自分の書いた作品が、例えばコミカライズされる。アニメ化する。ドラマ化する。夢だと思います。最早メディアミックスが当たり前のこの時代。ましてやラノベは当たれば必ずアニメ化につながるような時代です。目標としてそこを目指すのはひとつ当然の価値観だと思います。
ただ、ラノベであろうが何であろうが小説を書いてらっしゃる皆さんには、ぜひ忘れないでほしい。どれだけ成功して、どれだけ沢山の媒体にリメイクされても、その作品その物語の原点は小説、文章なんだっていうことを。どんな素晴らしいアニメ作品を作ってもらえたとしても、「このストーリーを、このキャラクターを一番魅力的に表しているのは、絵ではなく文字なんだ」ということを。

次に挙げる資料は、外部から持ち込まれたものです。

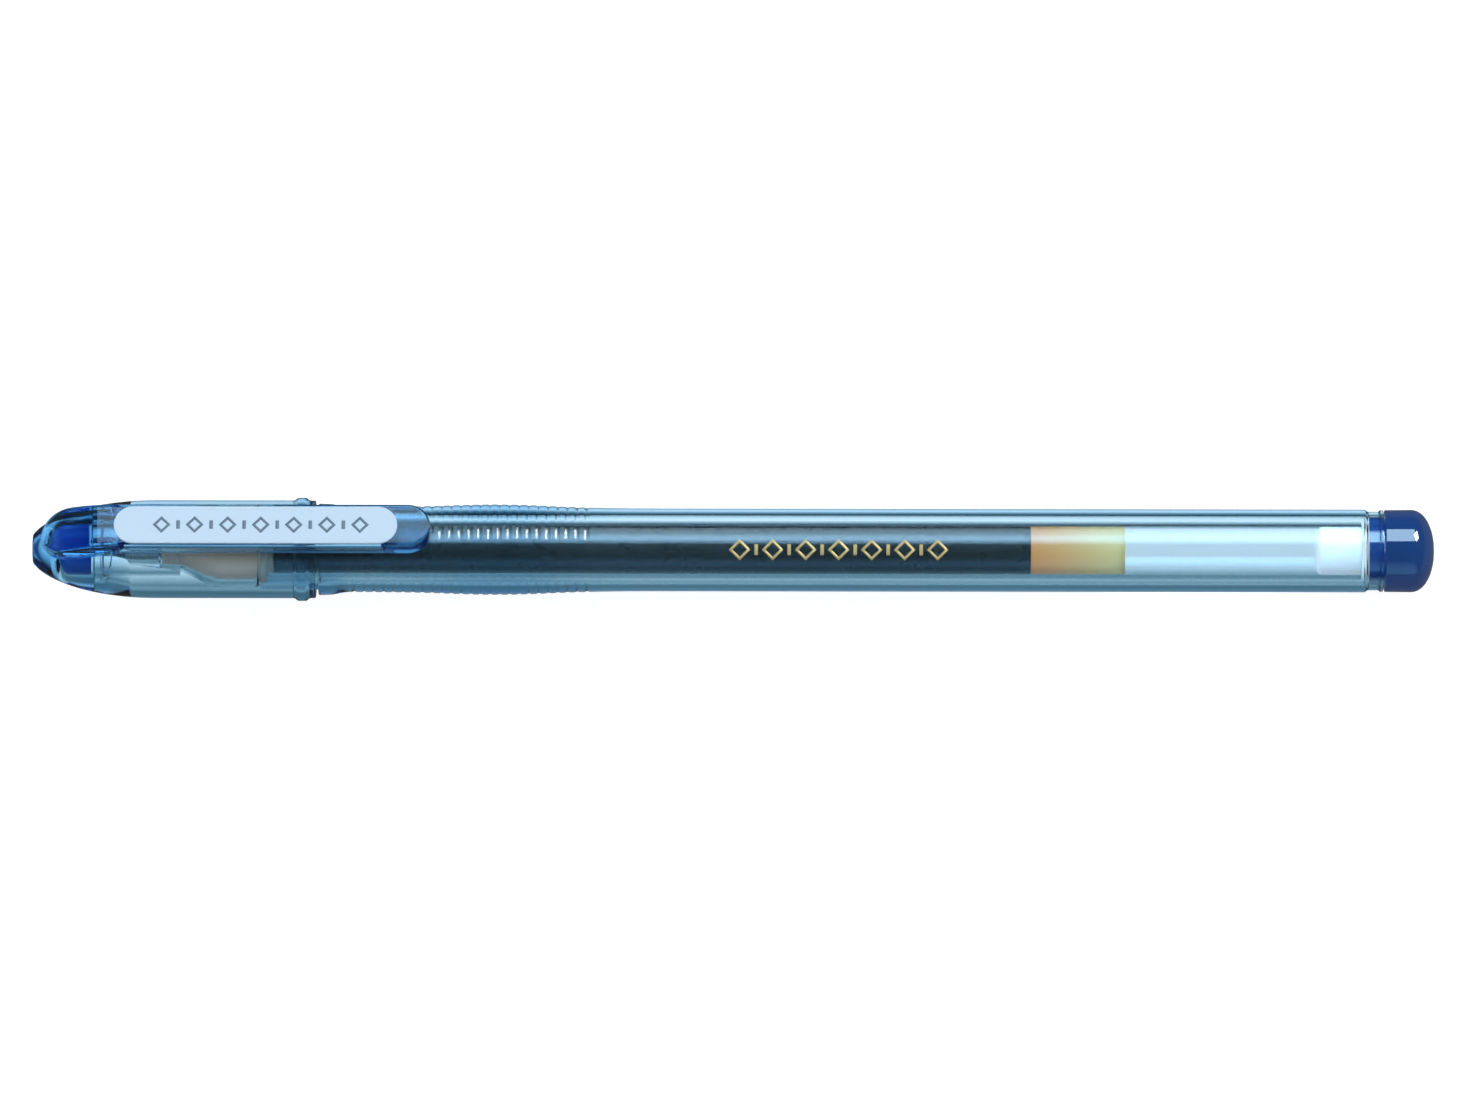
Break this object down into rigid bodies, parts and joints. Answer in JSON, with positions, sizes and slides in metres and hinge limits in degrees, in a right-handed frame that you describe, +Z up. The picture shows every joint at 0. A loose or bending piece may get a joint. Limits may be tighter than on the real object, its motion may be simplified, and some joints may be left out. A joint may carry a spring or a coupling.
{
  "type": "gel pen",
  "caption": "Capped gel pen with a clear barrel, visible ink refill, ringed grip, push-on cap with a labelled clip and a rounded end plug.",
  "frame": {"origin": "under the middle of the pen's length, on the surface its cap's bead rests on", "axes": "+X from the cap along the pen's axis to the end plug, +Z straight up through the clip, +Y across"},
  "size_m": [0.149, 0.011, 0.0126],
  "materials": {
    "cap_plastic": "gloss",
    "clip_plastic": "gloss",
    "label": "satin",
    "clear_plastic": "gloss",
    "deep_blue_plastic": "gloss",
    "barrel_plastic": "gloss",
    "holder_plastic": "satin",
    "steel": "polished",
    "tube_plastic": "gloss",
    "ink": "gloss",
    "follower": "gloss",
    "tail_plastic": "satin"
  },
  "bodies": {
    "pen": {"barrel": "barrel_plastic", "end_plug": "deep_blue_plastic", "nose_cone": "clear_plastic", "tip_holder": "holder_plastic", "writing_point": "steel", "ink_tube": "tube_plastic", "ink_column": "ink", "tail_plug": "tail_plastic"},
    "cap": {"cap_shell": "cap_plastic", "cap_seal": "deep_blue_plastic", "inner_cap": "clear_plastic"},
    "clip_arm": {"clip": "clip_plastic", "clip_label": "label"},
    "ball": {"writing_ball": "steel"},
    "follower": {"ink_follower": "follower"}
  },
  "joints": [
    {"name": "cap_pull", "type": "slide", "parent": "pen", "child": "cap", "axis": [-1, 0, 0], "range_m": [0, 0.04]},
    {"name": "clip_flex", "type": "hinge", "parent": "cap", "child": "clip_arm", "pos_m": [-0.0663, 0, 0.01209], "axis": [0, -1, 0], "range_deg": [0, 5], "stiffness_Nm_per_rad": 0.9},
    {"name": "ball_roll", "type": "hinge", "parent": "pen", "child": "ball", "pos_m": [-0.0674, 0, 0.00549], "axis": [0, 1, 0], "continuous": true},
    {"name": "ink_use", "type": "slide", "parent": "pen", "child": "follower", "axis": [-1, 0, 0], "range_m": [0, 0.079], "deforming": ["ink_column"]}
  ]
}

逆に「小説に誇りはない。アニメなんか作れないし絵も描けない。作文ならできるから小説にしてるだけで、ストーリーを表現できれば何でもよかった」という方には、小説を名乗らないで頂きたい。台本でも脚本でも、原案でも設定集でもなんでもいい。とにかくそれは小説じゃない。ライト「ノベル」ではありえない。
小説の魅力は当然ながら文章です。挿絵で飾っても、イメージPVを作ってみても、そこは揺らいではいけない。そして、その魅力が一番表せるのが、地の文だと私は思います。キャラのセリフは漫画にも描けます。素敵な声の声優さんに読んでもらった方がきっと魅力的に聞こえます。かわいいキャラの顔や容姿を見せたければ、最初からマンガやアニメを作る方がきっと手っ取り早いです。
かわいいキャラの容姿も、そのキャラが佇む風景も、抱いている心情も、言葉で表せるのが小説の魅力です。「絵にも描けない美しさ」をたった10文字で表せるのが小説の強みです。
もちろんセリフを軽視はしません。会話文も重要です。会話文でしか表せないものもたくさんあります。会話文の重要さを落とせということではない。ただそれ以上に、地の文に魅力のない文章では小説は名乗れない。マンガやアニメの表現技法には勝てない。文章で表現することこそが小説を書く楽しさであり、文章から受け取った世界を頭の中でイメージすることが小説を読む楽しさです。
言いたいことをがあーっと書き殴りました。
これをもし読んで下さる方が、「コイツ何熱くなってるんだ? そんなの当たり前だろ。文章しか書けないから小説で表現してるだろとか、人をバカにしてんのか?」と思って頂けたら本望です。お願いだから、「マンガ描けたら描けてるわ! 描けないから仕方なく小説書いてんだろお前に言われる筋合いないわ」とかクレーム付けてこないでね。情けなくて泣くよ?
トキワ荘の面々は、面白い物語を思いつくこともさることながら、それを表現する手段として一番最適なのがマンガという技法なのだということをこれでもかと見せつけた。だからこそ、彼ら自身だけでなくマンガというジャンル自体が成功したんだと思います。
小説という大きな枠組みが少しずつ陰りつつある昨今。
ライトノベルがマンガのようにジャンルとして花開く要素はたくさんあると思います。そのために、まず、ラノベを書いている人たちに自分の武器とラノベの武器とを見詰めて欲しい。「このキャラクターを一番魅力的に見せる表現はこれだ!」っていうものを見つけて欲しい。
小説という表現技法を、文章という媒体を、大切にしていきましょう。